> What is being asked
Do any lines in the data below contain "model"? If so, copy every one of them.

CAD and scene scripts
━━━━━━━━━━
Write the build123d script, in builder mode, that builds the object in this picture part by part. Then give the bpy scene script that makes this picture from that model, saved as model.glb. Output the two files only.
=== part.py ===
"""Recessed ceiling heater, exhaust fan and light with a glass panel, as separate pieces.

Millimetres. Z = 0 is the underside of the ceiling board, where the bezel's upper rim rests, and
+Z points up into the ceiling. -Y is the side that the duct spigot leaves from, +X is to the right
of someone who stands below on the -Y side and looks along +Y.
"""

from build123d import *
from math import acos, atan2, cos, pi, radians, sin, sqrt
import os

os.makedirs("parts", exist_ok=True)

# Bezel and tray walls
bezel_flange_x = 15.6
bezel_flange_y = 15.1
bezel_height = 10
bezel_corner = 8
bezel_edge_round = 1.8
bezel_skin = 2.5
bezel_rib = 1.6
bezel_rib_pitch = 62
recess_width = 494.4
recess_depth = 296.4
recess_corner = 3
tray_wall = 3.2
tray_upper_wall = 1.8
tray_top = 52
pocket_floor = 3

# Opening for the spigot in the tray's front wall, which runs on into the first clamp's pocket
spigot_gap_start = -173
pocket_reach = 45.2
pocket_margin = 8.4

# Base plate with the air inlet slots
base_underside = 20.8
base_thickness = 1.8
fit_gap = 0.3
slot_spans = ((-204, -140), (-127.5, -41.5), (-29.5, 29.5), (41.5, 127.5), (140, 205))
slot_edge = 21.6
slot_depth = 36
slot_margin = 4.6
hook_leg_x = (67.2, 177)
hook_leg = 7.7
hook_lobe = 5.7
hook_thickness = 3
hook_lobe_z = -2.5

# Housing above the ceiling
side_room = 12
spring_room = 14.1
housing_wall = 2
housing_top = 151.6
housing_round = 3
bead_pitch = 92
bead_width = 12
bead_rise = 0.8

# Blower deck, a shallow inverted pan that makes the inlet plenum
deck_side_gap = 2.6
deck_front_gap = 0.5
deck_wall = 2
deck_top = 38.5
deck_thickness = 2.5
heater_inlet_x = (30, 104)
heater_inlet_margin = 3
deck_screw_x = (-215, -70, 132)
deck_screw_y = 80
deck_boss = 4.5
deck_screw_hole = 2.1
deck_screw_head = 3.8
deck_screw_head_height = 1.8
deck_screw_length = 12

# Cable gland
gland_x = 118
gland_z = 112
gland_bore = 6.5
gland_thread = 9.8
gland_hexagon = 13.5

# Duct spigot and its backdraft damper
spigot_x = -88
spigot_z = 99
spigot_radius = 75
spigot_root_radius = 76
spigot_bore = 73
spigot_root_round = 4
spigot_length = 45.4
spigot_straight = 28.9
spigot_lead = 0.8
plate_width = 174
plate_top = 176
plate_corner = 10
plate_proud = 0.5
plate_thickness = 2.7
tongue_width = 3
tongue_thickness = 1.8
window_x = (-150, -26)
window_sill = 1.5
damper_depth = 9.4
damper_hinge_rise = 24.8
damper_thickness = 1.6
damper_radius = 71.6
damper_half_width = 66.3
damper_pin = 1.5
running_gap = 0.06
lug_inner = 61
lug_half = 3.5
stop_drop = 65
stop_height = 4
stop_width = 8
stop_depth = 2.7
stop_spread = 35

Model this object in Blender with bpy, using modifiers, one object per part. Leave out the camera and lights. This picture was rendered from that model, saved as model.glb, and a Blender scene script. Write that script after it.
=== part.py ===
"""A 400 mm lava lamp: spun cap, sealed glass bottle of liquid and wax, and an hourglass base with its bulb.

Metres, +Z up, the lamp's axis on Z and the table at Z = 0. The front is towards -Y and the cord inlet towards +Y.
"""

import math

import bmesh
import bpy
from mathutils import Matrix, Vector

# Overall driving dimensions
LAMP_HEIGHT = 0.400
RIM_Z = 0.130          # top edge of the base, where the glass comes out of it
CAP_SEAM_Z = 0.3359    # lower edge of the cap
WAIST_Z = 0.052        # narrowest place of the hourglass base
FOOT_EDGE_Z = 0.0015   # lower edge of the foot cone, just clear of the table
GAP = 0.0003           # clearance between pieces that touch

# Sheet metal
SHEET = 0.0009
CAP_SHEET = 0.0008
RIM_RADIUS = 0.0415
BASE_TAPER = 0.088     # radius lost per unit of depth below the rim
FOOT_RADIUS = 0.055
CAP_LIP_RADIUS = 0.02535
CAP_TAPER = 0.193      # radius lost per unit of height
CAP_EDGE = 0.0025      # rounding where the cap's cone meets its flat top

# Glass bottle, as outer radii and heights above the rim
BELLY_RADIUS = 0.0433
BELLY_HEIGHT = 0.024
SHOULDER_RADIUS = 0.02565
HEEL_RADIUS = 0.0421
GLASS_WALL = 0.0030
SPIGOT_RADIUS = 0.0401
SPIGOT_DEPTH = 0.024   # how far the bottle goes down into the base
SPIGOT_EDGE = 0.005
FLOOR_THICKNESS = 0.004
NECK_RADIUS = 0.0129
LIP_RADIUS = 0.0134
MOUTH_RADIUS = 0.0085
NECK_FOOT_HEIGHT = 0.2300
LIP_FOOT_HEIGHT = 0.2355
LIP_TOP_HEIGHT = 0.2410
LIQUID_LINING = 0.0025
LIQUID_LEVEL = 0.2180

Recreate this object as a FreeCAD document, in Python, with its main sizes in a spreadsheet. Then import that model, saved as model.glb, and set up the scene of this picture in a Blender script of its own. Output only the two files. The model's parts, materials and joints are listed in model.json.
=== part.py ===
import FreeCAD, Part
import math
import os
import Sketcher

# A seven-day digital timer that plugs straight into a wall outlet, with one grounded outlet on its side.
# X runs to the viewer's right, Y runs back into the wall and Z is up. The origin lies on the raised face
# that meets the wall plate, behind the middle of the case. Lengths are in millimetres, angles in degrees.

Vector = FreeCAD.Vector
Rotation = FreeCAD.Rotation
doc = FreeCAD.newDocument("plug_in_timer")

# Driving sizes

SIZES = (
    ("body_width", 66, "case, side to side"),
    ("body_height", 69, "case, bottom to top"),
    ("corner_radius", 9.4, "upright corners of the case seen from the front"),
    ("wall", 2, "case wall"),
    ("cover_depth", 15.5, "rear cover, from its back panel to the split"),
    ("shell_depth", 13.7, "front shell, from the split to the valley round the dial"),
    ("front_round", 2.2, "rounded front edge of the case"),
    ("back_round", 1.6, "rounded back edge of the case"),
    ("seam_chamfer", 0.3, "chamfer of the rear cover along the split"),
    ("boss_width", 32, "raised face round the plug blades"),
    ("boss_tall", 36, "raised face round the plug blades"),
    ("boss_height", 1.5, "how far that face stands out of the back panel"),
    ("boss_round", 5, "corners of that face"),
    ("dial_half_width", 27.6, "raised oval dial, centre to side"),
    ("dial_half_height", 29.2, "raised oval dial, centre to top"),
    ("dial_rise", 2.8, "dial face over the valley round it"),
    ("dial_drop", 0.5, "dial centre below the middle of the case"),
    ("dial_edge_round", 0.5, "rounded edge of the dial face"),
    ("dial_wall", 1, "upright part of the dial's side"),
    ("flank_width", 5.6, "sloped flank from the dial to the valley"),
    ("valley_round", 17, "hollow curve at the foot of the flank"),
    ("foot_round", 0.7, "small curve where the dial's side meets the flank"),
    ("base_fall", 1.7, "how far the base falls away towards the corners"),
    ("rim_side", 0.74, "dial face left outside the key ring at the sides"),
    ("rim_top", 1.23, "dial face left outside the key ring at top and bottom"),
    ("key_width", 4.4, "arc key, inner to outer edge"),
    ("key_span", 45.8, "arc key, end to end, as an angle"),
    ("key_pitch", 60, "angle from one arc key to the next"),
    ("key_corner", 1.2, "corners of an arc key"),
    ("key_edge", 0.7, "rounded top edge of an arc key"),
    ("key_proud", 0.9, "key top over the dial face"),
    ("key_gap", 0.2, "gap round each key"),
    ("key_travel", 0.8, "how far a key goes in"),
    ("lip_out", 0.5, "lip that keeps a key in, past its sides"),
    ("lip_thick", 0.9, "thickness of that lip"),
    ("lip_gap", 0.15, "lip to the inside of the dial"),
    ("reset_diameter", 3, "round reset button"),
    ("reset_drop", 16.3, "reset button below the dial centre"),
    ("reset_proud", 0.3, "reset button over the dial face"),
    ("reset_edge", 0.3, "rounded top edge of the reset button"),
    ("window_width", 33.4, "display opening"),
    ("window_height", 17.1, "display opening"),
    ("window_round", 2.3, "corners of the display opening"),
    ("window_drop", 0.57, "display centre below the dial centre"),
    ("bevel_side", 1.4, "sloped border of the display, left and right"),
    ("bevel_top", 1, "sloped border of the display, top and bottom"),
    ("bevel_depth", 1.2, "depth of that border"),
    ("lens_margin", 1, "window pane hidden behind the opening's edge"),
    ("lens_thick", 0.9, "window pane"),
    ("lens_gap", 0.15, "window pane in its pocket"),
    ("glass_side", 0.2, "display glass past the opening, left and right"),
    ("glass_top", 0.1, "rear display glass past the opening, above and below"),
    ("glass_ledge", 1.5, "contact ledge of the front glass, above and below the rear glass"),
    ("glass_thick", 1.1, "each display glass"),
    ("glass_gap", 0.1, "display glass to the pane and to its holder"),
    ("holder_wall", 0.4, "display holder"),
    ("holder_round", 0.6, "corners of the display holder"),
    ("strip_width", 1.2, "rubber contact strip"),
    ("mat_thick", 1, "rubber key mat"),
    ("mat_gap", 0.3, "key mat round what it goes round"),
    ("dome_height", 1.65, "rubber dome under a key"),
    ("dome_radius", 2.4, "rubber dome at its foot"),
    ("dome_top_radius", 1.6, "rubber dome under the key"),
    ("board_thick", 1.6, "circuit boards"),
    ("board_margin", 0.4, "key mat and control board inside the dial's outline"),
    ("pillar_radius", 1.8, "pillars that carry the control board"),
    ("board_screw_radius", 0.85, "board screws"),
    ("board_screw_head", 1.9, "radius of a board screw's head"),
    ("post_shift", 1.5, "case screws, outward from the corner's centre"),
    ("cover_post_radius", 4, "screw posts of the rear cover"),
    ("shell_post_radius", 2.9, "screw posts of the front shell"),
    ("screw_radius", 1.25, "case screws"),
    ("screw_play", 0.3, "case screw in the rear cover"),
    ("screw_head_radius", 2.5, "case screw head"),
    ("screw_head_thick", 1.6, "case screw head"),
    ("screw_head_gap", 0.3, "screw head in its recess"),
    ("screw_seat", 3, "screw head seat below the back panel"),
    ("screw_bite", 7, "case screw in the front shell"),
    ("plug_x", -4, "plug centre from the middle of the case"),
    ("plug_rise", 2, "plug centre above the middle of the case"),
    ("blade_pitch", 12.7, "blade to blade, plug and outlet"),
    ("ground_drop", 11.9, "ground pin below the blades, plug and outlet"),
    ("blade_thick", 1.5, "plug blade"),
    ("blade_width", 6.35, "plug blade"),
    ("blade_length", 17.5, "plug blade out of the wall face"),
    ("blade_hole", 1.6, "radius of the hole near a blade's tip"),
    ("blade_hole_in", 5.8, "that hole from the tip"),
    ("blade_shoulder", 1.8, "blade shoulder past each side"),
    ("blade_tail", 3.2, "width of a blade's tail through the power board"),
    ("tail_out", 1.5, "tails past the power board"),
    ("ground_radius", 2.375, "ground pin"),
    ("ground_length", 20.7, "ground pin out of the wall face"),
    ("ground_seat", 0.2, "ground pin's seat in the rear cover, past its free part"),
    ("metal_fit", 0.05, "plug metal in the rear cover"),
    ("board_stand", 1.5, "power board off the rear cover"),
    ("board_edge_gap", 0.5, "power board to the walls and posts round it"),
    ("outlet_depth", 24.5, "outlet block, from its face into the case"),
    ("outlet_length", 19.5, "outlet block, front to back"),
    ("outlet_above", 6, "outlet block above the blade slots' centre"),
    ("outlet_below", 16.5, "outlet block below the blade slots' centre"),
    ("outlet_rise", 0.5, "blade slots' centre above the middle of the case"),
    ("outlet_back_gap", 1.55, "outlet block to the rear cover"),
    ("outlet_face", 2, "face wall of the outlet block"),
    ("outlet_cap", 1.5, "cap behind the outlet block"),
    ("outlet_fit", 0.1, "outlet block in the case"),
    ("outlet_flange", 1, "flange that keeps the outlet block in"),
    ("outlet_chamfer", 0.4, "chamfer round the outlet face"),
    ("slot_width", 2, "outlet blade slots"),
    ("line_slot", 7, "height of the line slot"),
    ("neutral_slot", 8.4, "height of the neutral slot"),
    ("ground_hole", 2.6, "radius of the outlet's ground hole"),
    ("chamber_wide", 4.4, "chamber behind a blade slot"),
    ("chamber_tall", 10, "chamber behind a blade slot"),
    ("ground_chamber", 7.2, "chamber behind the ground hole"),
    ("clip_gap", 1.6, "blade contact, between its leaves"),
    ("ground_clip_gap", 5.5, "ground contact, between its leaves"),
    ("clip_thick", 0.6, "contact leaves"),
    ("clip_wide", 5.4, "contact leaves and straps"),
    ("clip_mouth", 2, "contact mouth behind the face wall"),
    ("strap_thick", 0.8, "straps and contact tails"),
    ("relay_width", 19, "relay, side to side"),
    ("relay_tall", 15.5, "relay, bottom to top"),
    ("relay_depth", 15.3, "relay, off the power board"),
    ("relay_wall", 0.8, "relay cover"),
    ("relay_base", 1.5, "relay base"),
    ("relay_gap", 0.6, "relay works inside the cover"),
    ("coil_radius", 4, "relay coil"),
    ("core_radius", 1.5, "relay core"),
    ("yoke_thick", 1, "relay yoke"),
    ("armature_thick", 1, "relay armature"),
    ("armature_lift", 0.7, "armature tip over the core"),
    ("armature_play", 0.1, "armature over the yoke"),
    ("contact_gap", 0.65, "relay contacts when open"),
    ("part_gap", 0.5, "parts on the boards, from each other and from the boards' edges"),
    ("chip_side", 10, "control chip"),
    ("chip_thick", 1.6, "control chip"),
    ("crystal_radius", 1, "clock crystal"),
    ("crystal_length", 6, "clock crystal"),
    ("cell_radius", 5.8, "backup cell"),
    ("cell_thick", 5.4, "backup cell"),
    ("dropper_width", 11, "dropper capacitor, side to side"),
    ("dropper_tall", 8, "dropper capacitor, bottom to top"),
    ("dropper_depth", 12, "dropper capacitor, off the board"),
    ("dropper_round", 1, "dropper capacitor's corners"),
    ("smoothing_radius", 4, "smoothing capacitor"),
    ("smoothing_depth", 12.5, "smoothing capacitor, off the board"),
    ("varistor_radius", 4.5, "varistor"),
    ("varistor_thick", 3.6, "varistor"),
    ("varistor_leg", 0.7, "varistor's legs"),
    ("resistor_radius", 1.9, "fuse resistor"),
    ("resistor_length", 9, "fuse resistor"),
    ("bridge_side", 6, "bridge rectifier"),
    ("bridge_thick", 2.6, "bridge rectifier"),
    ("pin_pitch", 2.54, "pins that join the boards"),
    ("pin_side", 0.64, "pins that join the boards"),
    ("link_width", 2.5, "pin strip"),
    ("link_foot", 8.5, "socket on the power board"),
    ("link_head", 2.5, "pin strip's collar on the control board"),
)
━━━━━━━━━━
> Exercise output
Write the build123d script, in builder mode, that builds the object in this picture part by part. Then give the bpy scene script that makes this picture from that model, saved as model.glb. Output the two files only.
Model this object in Blender with bpy, using modifiers, one object per part. Leave out the camera and lights. This picture was rendered from that model, saved as model.glb, and a Blender scene script. Write that script after it.
Recreate this object as a FreeCAD document, in Python, with its main sizes in a spreadsheet. Then import that model, saved as model.glb, and set up the scene of this picture in a Blender script of its own. Output only the two files. The model's parts, materials and joints are listed in model.json.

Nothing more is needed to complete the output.